* Begin Data segment *
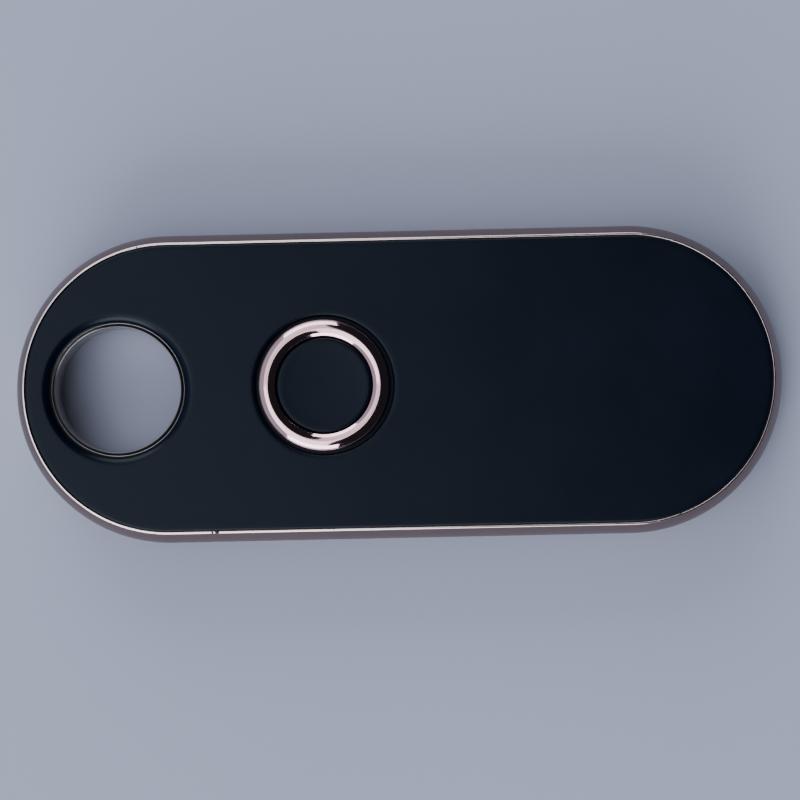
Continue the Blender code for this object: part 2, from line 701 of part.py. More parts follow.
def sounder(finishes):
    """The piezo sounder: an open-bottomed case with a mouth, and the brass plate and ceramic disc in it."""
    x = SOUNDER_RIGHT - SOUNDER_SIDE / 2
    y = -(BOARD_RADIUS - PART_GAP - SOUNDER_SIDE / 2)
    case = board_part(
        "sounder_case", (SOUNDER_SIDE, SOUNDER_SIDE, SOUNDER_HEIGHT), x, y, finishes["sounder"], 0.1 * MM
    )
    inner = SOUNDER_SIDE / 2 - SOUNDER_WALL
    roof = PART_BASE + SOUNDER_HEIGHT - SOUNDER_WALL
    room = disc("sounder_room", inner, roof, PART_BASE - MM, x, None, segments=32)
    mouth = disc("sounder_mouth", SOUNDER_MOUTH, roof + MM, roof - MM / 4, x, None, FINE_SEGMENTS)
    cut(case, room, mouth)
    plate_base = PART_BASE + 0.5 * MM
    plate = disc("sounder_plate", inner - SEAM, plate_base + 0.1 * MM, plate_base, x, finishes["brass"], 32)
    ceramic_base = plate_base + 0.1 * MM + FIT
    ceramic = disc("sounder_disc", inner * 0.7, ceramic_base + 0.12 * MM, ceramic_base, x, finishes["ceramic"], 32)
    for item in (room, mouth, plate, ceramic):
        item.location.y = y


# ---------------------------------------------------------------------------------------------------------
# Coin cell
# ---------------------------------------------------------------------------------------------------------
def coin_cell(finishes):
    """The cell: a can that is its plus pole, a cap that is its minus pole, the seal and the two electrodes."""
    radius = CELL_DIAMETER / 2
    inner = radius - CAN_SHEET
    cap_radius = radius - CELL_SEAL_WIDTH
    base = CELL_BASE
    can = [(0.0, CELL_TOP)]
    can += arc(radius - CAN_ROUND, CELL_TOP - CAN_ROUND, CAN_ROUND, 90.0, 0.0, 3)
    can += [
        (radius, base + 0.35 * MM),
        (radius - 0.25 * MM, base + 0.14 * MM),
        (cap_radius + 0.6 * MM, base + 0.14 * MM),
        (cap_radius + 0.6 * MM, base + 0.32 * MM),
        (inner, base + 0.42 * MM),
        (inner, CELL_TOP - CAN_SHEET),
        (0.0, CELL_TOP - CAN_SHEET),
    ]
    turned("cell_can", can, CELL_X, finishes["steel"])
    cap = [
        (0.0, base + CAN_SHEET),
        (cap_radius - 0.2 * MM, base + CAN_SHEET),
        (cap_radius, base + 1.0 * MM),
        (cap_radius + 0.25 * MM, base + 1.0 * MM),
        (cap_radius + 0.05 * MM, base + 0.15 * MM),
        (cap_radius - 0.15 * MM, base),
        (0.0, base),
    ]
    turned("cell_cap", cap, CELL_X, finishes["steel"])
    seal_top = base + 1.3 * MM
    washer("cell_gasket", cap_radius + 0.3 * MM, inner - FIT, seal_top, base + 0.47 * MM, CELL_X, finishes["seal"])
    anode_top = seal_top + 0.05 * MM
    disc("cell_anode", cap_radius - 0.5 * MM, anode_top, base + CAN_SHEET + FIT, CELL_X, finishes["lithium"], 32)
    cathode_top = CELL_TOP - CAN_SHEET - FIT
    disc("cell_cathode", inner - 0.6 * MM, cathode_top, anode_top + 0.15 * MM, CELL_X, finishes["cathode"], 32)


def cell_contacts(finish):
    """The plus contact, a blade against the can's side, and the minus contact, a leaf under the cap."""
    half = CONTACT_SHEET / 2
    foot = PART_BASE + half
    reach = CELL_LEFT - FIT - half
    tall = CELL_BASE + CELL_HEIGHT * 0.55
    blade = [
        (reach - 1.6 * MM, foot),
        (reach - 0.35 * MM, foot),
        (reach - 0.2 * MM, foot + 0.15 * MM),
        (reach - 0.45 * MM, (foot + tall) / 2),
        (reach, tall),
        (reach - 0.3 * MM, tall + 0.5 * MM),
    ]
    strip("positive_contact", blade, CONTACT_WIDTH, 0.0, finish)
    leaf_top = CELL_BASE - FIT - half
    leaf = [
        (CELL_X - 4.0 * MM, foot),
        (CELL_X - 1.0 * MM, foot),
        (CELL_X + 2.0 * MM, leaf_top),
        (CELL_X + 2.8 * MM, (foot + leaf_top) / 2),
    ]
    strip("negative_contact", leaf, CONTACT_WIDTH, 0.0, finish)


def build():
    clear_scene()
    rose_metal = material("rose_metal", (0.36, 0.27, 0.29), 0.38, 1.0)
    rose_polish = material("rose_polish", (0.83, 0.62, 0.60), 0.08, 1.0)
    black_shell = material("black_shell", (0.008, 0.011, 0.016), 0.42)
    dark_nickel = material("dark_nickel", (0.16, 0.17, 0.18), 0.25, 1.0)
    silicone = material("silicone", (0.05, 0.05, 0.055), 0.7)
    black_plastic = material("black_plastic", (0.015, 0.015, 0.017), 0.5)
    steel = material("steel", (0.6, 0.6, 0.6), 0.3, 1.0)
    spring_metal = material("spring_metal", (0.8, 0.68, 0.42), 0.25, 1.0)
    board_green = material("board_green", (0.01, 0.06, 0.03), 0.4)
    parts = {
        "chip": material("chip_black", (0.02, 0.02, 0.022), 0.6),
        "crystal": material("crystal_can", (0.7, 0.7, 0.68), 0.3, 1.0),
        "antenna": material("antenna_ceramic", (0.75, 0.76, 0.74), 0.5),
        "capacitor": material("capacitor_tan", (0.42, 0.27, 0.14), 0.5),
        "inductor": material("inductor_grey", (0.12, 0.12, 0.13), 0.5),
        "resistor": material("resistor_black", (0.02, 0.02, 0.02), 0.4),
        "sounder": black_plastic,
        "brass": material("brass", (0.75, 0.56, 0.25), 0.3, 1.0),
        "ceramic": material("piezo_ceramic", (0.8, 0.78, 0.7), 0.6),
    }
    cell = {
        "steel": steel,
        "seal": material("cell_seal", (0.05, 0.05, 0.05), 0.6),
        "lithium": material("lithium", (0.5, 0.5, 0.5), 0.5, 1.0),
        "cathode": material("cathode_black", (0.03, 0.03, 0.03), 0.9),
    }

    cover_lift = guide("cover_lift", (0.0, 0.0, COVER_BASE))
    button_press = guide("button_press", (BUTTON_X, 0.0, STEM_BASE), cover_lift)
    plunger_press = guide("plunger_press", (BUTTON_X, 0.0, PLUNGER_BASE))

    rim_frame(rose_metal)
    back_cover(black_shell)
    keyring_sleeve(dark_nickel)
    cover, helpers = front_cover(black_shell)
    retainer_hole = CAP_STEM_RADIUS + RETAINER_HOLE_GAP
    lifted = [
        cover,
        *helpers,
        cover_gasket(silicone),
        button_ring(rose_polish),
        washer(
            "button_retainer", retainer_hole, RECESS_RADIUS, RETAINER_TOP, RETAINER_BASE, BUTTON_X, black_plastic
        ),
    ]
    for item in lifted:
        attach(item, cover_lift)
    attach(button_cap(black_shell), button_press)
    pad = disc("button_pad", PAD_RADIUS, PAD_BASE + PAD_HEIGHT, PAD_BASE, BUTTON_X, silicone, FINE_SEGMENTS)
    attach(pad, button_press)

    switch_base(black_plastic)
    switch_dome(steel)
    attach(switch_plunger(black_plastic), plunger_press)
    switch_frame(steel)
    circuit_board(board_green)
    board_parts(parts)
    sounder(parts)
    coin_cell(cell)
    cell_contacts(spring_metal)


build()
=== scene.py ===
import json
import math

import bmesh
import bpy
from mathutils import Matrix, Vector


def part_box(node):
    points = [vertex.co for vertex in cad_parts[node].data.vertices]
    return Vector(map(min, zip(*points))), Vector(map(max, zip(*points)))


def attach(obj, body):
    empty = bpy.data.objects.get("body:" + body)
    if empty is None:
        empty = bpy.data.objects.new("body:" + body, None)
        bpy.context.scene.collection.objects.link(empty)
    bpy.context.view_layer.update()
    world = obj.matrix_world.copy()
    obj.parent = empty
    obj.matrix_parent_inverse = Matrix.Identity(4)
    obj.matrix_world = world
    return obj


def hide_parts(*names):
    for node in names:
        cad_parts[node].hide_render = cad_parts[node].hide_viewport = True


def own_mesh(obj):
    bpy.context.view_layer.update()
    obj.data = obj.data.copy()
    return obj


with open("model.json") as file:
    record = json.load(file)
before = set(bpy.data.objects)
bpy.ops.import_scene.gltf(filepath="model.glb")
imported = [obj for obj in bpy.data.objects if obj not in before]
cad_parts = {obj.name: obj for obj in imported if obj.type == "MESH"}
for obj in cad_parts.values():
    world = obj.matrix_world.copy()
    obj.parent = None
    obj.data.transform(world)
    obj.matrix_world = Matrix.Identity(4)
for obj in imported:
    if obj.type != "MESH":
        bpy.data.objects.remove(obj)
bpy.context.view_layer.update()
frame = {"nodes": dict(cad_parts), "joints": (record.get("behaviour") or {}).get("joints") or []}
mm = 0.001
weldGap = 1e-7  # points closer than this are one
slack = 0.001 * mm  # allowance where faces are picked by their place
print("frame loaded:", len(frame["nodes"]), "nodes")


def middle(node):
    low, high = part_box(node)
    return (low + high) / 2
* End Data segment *
#### [Description of the task]
In the listing above, find the line with "switch_base(black_plastic)" and the line with "zip(*points))), Vector(map(max, zip(*points)))", then print exactly those lines and every line between them.

#### [Written answer]
    switch_base(black_plastic)
    switch_dome(steel)
    attach(switch_plunger(black_plastic), plunger_press)
    switch_frame(steel)
    circuit_board(board_green)
    board_parts(parts)
    sounder(parts)
    coin_cell(cell)
    cell_contacts(spring_metal)


build()
=== scene.py ===
import json
import math

import bmesh
import bpy
from mathutils import Matrix, Vector


def part_box(node):
    points = [vertex.co for vertex in cad_parts[node].data.vertices]
    return Vector(map(min, zip(*points))), Vector(map(max, zip(*points)))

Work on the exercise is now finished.